WHETHER touched and strengthened by Shakespeare or not, "Titus Andronicus " serves as a connecting link between the drama as Shakespeare found it and his own work. It is not possible to determine the exact order in which the separate plays in the earliest group which record his period of apprenticeship appeared; but of the chronology of the group as a group there is no doubt. The first play which found its way into print appeared in 1597, when "Romeo and Juliet," "Richard II.," and "Richard III." were published; but it was not until the following year that Shakespeare's name appeared on the title-page of a drama. As early as 1592, however, lines from his hand had been heard on the stage; and he had begun the work of adaptation and revision still earlier. Among the plays which Shakespeare found in the library of The Theatre, many belonged to a class of dramas dealing with subjects and scenes in history-dramas which were probably more popular with the people who sat in the yard and in the boxes than any other plays which were presented to them. These plays appealed to the deepest instincts of men to whom the defeat of the Armada was a matter of very recent history,

and in whom the race-consciousness was rapidly developing into a passionate conviction of the power and greatness of England. There was much in these plays which appealed to the imagination as well as to that thirst of action which was characteristic of the time. They brought before the eye and the mind the most commanding figures among the earlier kings and king-makers, and the most exciting and dramatic. incidents in the life of the nation; there was a basis of fact ample enough to give the mimic representations that sense of reality which the English mind craves, and yet there was scope for that play of the imagination which has kept the English from the rigidity, hardness, and spiritual sterility which are the fruits of too great emphasis on the bare facts of history; there was always that touch of tragedy which invests a drama with dignity and nobility, and yet there was an abundance of that humour which is the necessity of healthy minds, because, by introducing the normal contrasts of life, it maintains that external balance which is essential to spiritual sanity.

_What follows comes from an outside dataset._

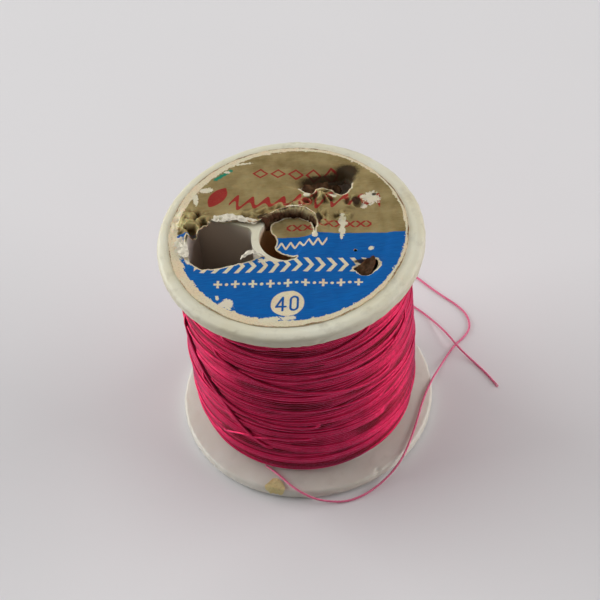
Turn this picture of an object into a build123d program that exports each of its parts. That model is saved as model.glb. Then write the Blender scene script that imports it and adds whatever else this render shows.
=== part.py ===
from build123d import *
from math import cos, radians, sin, tan
import os

# A part-used sewing-thread spool that stands on end: a hollow plastic barrel with two
# flanges pressed on its ends, a spindle tube held by three webs inside it, a paper label
# on each end, the thread wound on the barrel and its loose end lying on the floor.
# Millimetres, +Z up along the spool's axis, z = 0 on the underside of the bottom label.

# Driving dimensions
spool_height = 31.6
label_thickness = 0.15
flange_radius = 16.0
flange_rim_thickness = 1.5
flange_hub_thickness = 2.0
flange_outer_fillet = 0.55
flange_inner_fillet = 0.35
barrel_radius = 13.0
barrel_bore_radius = 12.4
spigot_radius = 12.75
tube_radius = 4.7
spindle_bore_radius = 3.8
web_thickness = 0.8
web_angles = (152.0, 272.0, 32.0)
web_overrun = 2.0
web_fillet = 1.0
corner_tolerance = 0.1
label_radius = 14.33
label_centre = (-0.08, 0.3)
hole_tool_height = 0.45
bottom_label_hole_radius = 4.3
thread_diameter = 0.3
winding_end_gap = 0.1

# Heights of the plastic's faces
body_bottom = label_thickness
body_top = spool_height - label_thickness
body_height = body_top - body_bottom
inner_face_hub = body_bottom + flange_hub_thickness
inner_face_rim = body_bottom + flange_rim_thickness
cone_end_radius = flange_radius - flange_inner_fillet


def inner_face_height(radius):
    """Height of the bottom flange's slightly coned inner face at this radius."""
    share = (radius - barrel_radius) / (cone_end_radius - barrel_radius)
    return inner_face_hub + share * (inner_face_rim - inner_face_hub)


def make_barrel():
    """Thin drum that the thread is wound on, stepped at each end to seat a flange."""
    with BuildPart() as drum:
        with BuildSketch(Plane.XZ):
            with BuildLine():
                Polyline(
                    (barrel_bore_radius, body_bottom),
                    (spigot_radius, body_bottom),
                    (spigot_radius, inner_face_hub),
                    (barrel_radius, inner_face_hub),
                    (barrel_radius, spool_height - inner_face_hub),
                    (spigot_radius, spool_height - inner_face_hub),
                    (spigot_radius, body_top),
                    (barrel_bore_radius, body_top),
                    close=True,
                )
            make_face()
        revolve(axis=Axis.Z)
    return drum.part


def make_bottom_flange():
    """Flange ring with a rounded rim and an inner face that thickens towards the barrel."""
    with BuildPart() as flange:
        with BuildSketch(Plane.XZ):
            with BuildLine():
                outer = flange_outer_fillet
                inner = flange_inner_fillet
                RadiusArc(
                    (flange_radius - outer, body_bottom),
                    (flange_radius, body_bottom + outer),
                    -outer,
                )
                Line((flange_radius, body_bottom + outer), (flange_radius, inner_face_rim - inner))
                RadiusArc(
                    (flange_radius, inner_face_rim - inner),
                    (cone_end_radius, inner_face_rim),
                    -inner,
                )
                Polyline(
                    (cone_end_radius, inner_face_rim),
                    (barrel_radius, inner_face_hub),
                    (spigot_radius, inner_face_hub),
                    (spigot_radius, body_bottom),
                    (flange_radius - outer, body_bottom),
                )
            make_face()
        revolve(axis=Axis.Z)
    return flange.part


def make_spindle_hub():
    """Spindle tube with three radial webs that reach the barrel's inner wall."""
    with BuildPart() as hub:
        with BuildSketch():
            Circle(tube_radius)
            for angle in web_angles:
                middle = barrel_bore_radius / 2
                with Locations((middle * cos(radians(angle)), middle * sin(radians(angle)))):
                    Rectangle(barrel_bore_radius + web_overrun, web_thickness, rotation=angle)
            junctions = [
                corner
                for corner in vertices()
                if abs(Vector(corner.X, corner.Y).length - tube_radius) < corner_tolerance
            ]
            fillet(junctions, web_fillet)
            Circle(barrel_bore_radius, mode=Mode.INTERSECT)
            Circle(spindle_bore_radius, mode=Mode.SUBTRACT)
        extrude(amount=body_height)
    return Pos(0, 0, body_bottom) * hub.part


def label_disc():
    disc = Cylinder(label_radius, label_thickness)
    return Pos(label_centre[0], label_centre[1], label_thickness / 2) * disc


def tear(points):
    """A smooth closed hole through the top label."""
    outline = Spline(points, periodic=True)
    hole = extrude(make_face(outline), amount=hole_tool_height)
    return Pos(0, 0, -label_thickness) * hole


# Outlines of the holes torn through the top label, as x, y
side_hole = [
    (-12.45, 1.2),
    (-12.5, -1.3),
    (-11.3, -2.95),
    (-9.2, -3.75),
    (-6.5, -3.25),
    (-4.8, -1.9),
    (-4.75, 0.9),
    (-5.5, 3.0),
    (-7.4, 3.4),
    (-9.6, 3.2),
    (-11.2, 2.1),
]
bore_hole = [
    (-3.75, 0.1),
    (-3.5, -1.7),
    (-1.9, -3.55),
    (0.5, -3.6),
    (-1.1, -2.85),
    (-2.1, -1.3),
    (-2.25, 0.5),
    (-2.0, 2.2),
    (-0.3, 3.7),
    (-2.4, 3.5),
    (-3.6, 1.9),
]
back_hole = [
    (1.6, 8.1),
    (2.6, 8.95),
    (4.5, 9.2),
    (6.6, 9.1),
    (7.9, 8.5),
    (8.1, 7.3),
    (7.3, 6.05),
    (6.3, 5.85),
    (4.9, 7.15),
    (2.8, 6.6),
]
leaf_hole = [
    (7.0, -6.0),
    (8.4, -5.0),
    (10.0, -5.1),
    (9.2, -6.5),
    (7.9, -6.7),
]


def make_top_label():
    """Paper disc glued over the top end, with the holes torn through it."""
    label = label_disc()
    for outline in (side_hole, bore_hole, back_hole, leaf_hole):
        label -= tear(outline)
    return Pos(0, 0, body_top) * label


def make_bottom_label():
    """Paper disc over the bottom end, punched clean for the spindle."""
    return label_disc() - Cylinder(bottom_label_hole_radius, hole_tool_height)


# Radius of the wound thread at each height, from the bottom turn to the top turn
winding_profile = [
    (13.2, inner_face_hub + winding_end_gap),
    (13.75, 4.7),
    (14.1, 9.0),
    (14.15, 14.5),
    (14.05, 20.0),
    (14.0, 24.5),
    (13.7, 27.4),
    (13.3, spool_height - inner_face_hub - winding_end_gap),
]


def make_thread_winding():
    """The wound thread as one closed sleeve about the barrel, fullest at mid height."""
    bottom = winding_profile[0][1]
    top = winding_profile[-1][1]
    with BuildPart() as winding:
        with BuildSketch(Plane.XZ):
            with BuildLine():
                Spline(winding_profile)
                Polyline(
                    winding_profile[-1],
                    (barrel_radius, top),
                    (barrel_radius, bottom),
                    winding_profile[0],
                )
            make_face()
        revolve(axis=Axis.Z)
    return winding.part


# The loose end of the thread: off the lowest turn, across the bottom flange and over its
# rim, along the floor, over the rim again, round a loop behind the spool and back across
# itself to the cut end.
tail_route = [
    (-6.3, -11.7, 2.4),
    (-5.4, -12.6, 2.35),
    (-4.4, -13.7, 2.2),
    (-3.4, -15.0, 2.05),
    (-2.1, -16.1, 1.75),
    (-0.6, -16.7, 1.05),
    (1.2, -16.9, 0.4),
    (3.4, -17.0, 0.15),
    (5.6, -16.3, 0.15),
    (7.4, -15.3, 0.4),
    (9.0, -14.3, 1.0),
    (10.4, -13.1, 1.7),
    (11.6, -11.3, 2.1),
    (12.6, -9.0, 2.05),
    (13.5, -6.7, 2.05),
    (14.3, -4.4, 2.05),
    (15.3, -2.1, 1.95),
    (16.3, -0.1, 1.65),
    (17.2, 1.7, 0.95),
    (18.0, 3.3, 0.35),
    (18.95, 4.85, 0.15),
    (20.0, 6.15, 0.15),
    (21.4, 7.3, 0.15),
    (22.4, 8.9, 0.15),
    (22.2, 11.1, 0.15),
    (21.0, 13.0, 0.15),
    (19.5, 14.6, 0.15),
    (18.0, 16.4, 0.15),
    (16.2, 18.8, 0.15),
    (13.8, 21.1, 0.15),
    (10.7, 22.7, 0.15),
    (7.6, 22.6, 0.15),
    (5.7, 21.2, 0.15),
    (5.6, 19.2, 0.15),
    (7.4, 17.9, 0.15),
    (10.8, 17.0, 0.15),
    (14.0, 14.9, 0.15),
    (16.3, 12.4, 0.15),
    (17.9, 10.0, 0.35),
    (19.1, 7.6, 0.85),
    (20.2, 5.2, 0.85),
    (21.2, 3.9, 0.4),
    (22.2, 2.6, 0.15),
    (23.2, 1.0, 0.15),
    (24.0, -0.5, 0.15),
    (24.5, -1.6, 0.15),
]
arc_share = 0.45


def corner_radii(route):
    """The largest sensible bend at each inner point of a route."""
    points = [Vector(*point) for point in route]
    radii = []
    for before, here, after in zip(points, points[1:], points[2:]):
        turn = (here - before).get_angle(after - here)
        shorter = min((here - before).length, (after - here).length)
        radii.append(arc_share * shorter / tan(radians(turn / 2)))
    return radii


def make_thread_tail():
    """The loose thread as a plain tube of straight runs and tangent arcs."""
    radii = corner_radii(tail_route)
    with BuildPart() as tail:
        with BuildLine() as path:
            FilletPolyline(tail_route, radius=radii)
        centreline = path.wire()
        with BuildSketch(Plane(origin=centreline @ 0, z_dir=centreline % 0)):
            Circle(thread_diameter / 2)
        sweep(path=centreline)
    section = Circle(thread_diameter / 2).area
    print("tail length", round(centreline.length, 2))
    print("tail volume over section", round(tail.part.volume / section, 2))
    print("tail radii", [round(radius, 1) for radius in radii], "smallest", round(min(radii), 2))
    return tail.part


# A stray scrap of label paper on the bottom flange's inner face, near its front rim
scrap_thickness = 0.1
scrap_skin_start = barrel_radius + 0.5
scrap_skin_end = cone_end_radius - 0.01
scrap_column_height = spool_height / 2
scrap_outline = [(-5.8, -13.35), (-4.95, -13.7), (-4.6, -14.35), (-5.1, -14.75), (-6.2, -14.35)]


def make_paper_scrap():
    """Thin patch that follows the coned face under it."""
    start = scrap_skin_start
    end = scrap_skin_end
    with BuildPart() as skin:
        with BuildSketch(Plane.XZ):
            with BuildLine():
                Polyline(
                    (start, inner_face_height(start)),
                    (end, inner_face_height(end)),
                    (end, inner_face_height(end) + scrap_thickness),
                    (start, inner_face_height(start) + scrap_thickness),
                    close=True,
                )
            make_face()
        revolve(axis=Axis.Z)
    column = extrude(make_face(Polyline(*scrap_outline, close=True)), amount=scrap_column_height)
    return skin.part & column


bottom_flange = make_bottom_flange()
parts = {
    "barrel": make_barrel(),
    "spindle_hub": make_spindle_hub(),
    "bottom_flange": bottom_flange,
    "top_flange": Pos(0, 0, spool_height) * Rot(180, 0, 0) * bottom_flange,
    "top_label": make_top_label(),
    "bottom_label": make_bottom_label(),
    "thread_winding": make_thread_winding(),
    "thread_tail": make_thread_tail(),
    "paper_scrap": make_paper_scrap(),
}

os.makedirs("parts", exist_ok=True)
for name, shape in parts.items():
    export_step(shape, f"parts/{name}.step")
    print(name, round(shape.volume, 3))
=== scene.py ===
import math
import random

import bpy
import numpy as np
from mathutils import Matrix, Vector, noise
from mathutils.geometry import delaunay_2d_cdt


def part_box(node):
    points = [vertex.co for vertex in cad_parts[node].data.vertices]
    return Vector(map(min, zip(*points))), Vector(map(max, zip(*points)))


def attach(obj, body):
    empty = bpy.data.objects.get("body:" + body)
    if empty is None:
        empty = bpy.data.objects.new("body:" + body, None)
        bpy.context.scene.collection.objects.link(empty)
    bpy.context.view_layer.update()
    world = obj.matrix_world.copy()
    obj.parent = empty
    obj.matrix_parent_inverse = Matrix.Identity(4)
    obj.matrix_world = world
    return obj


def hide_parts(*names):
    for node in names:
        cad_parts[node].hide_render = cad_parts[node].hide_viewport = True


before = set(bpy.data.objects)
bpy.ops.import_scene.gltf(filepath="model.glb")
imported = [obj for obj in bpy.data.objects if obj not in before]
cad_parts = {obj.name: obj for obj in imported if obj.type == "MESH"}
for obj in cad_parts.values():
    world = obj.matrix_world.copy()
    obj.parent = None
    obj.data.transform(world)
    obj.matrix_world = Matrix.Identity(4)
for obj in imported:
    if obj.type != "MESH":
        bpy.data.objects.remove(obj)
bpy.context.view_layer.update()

# The looks of a part-used spool of pink sewing thread. Shapes are worked out in millimetres
# in the part's own frame, and add_mesh turns them into metres.
MM = 0.001


# ---- The frame's own sizes

def radius_and_height(node):
    """Distance from the axis and height of each of a CAD node's vertices."""
    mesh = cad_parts[node].data
    flat = np.empty(len(mesh.vertices) * 3)
    mesh.vertices.foreach_get("co", flat)
    points = flat.reshape(-1, 3) / MM
    return np.column_stack((np.hypot(points[:, 0], points[:, 1]), points[:, 2]))


label_low, label_high = np.array(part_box("top_label")) / MM
label_plane = label_low[2]
label_radius = (label_high[0] - label_low[0]) / 2
flange_radius, _, flange_top = np.array(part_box("top_flange")[1]) / MM
winding_low, winding_high = (corner[2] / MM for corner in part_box("thread_winding"))
winding_section = radius_and_height("thread_winding")
barrel_radius = winding_section[:, 0].min()
barrel_bore_radius = radius_and_height("barrel")[:, 0].min()
tube_inner_radius = radius_and_height("spindle_hub")[:, 0].min()
tube_outer_radius = 4.7
web_angles = (152.0, 272.0, 32.0)
web_thickness = 0.8


# ---- Mesh helpers

def add_object(name, data):
    item = bpy.data.objects.new(name, data)
    bpy.context.collection.objects.link(item)
    return item


def add_mesh(name, points, faces, finishes, face_finish=None, fields=None, crease=50):
    """A smooth-shaded mesh object. points are in millimetres, fields are vertex attributes."""
    mesh = bpy.data.meshes.new(name)
    mesh.from_pydata((np.asarray(points) * MM).tolist(), [], faces)
    for finish in finishes:
        mesh.materials.append(finish)
    if face_finish is not None:
        mesh.polygons.foreach_set("material_index", np.asarray(face_finish, dtype=np.int32))
    for field, values in (fields or {}).items():
        values = np.asarray(values, dtype=np.float32)
        kind, member = ("FLOAT", "value") if values.ndim == 1 else ("FLOAT_VECTOR", "vector")
        mesh.attributes.new(field, kind, "POINT").data.foreach_set(member, values.ravel())
    mesh.shade_smooth()
    mesh.set_sharp_from_angle(angle=math.radians(crease))
    return add_object(name, mesh)


def place(piece, slot, *stands_for):
    """The piece rides on the spool and stands for CAD nodes, which it hides.

    slot is not used.
    """
    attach(piece, "root")
    if stands_for:
        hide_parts(*stands_for)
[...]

These chronicle plays were, moreover, thoroughly representative of English society; kings, nobles, statesmen, ecclesiastics, and the lords of war were always conspicuous in the foreground, but in the middle and background there were those comic or semi-comic figures in whose boastings, blunderings, wit, and coarse vitality the common people took a perennial interest. These chronicles, crudely dramatized, were a rich mine of materials for a dramatic genius of Shakespeare's breadth and vitality, and they must

be placed, by force of the direct and indirect service they rendered him, with the three or four chief streams of influence which fed his creative activity. Their direct service was rendered in the material which they furnished him so abundantly; their indirect service was rendered in the revelation of the possibilities for dramatic use of historical records which they made clear to him, and which sent him, with marvellous insight, to read the pages of Holinshed's "Chronicles" and North's translation of Plutarch's "Lives." In the arrangement of the thirty-seven plays according to subject-matter and treatment, the Histories fill a place hardly second to the Tragedies in importance. The hold which these old plays had upon the mind of the English people was immensely deepened by Shakespeare's large and effective handling of historical characters and situations; and he must be regarded as one of the prime forces in the development of that intense and deeply practical patriotism which knits the widely scattered parts of the modern empire into a vital racial unity.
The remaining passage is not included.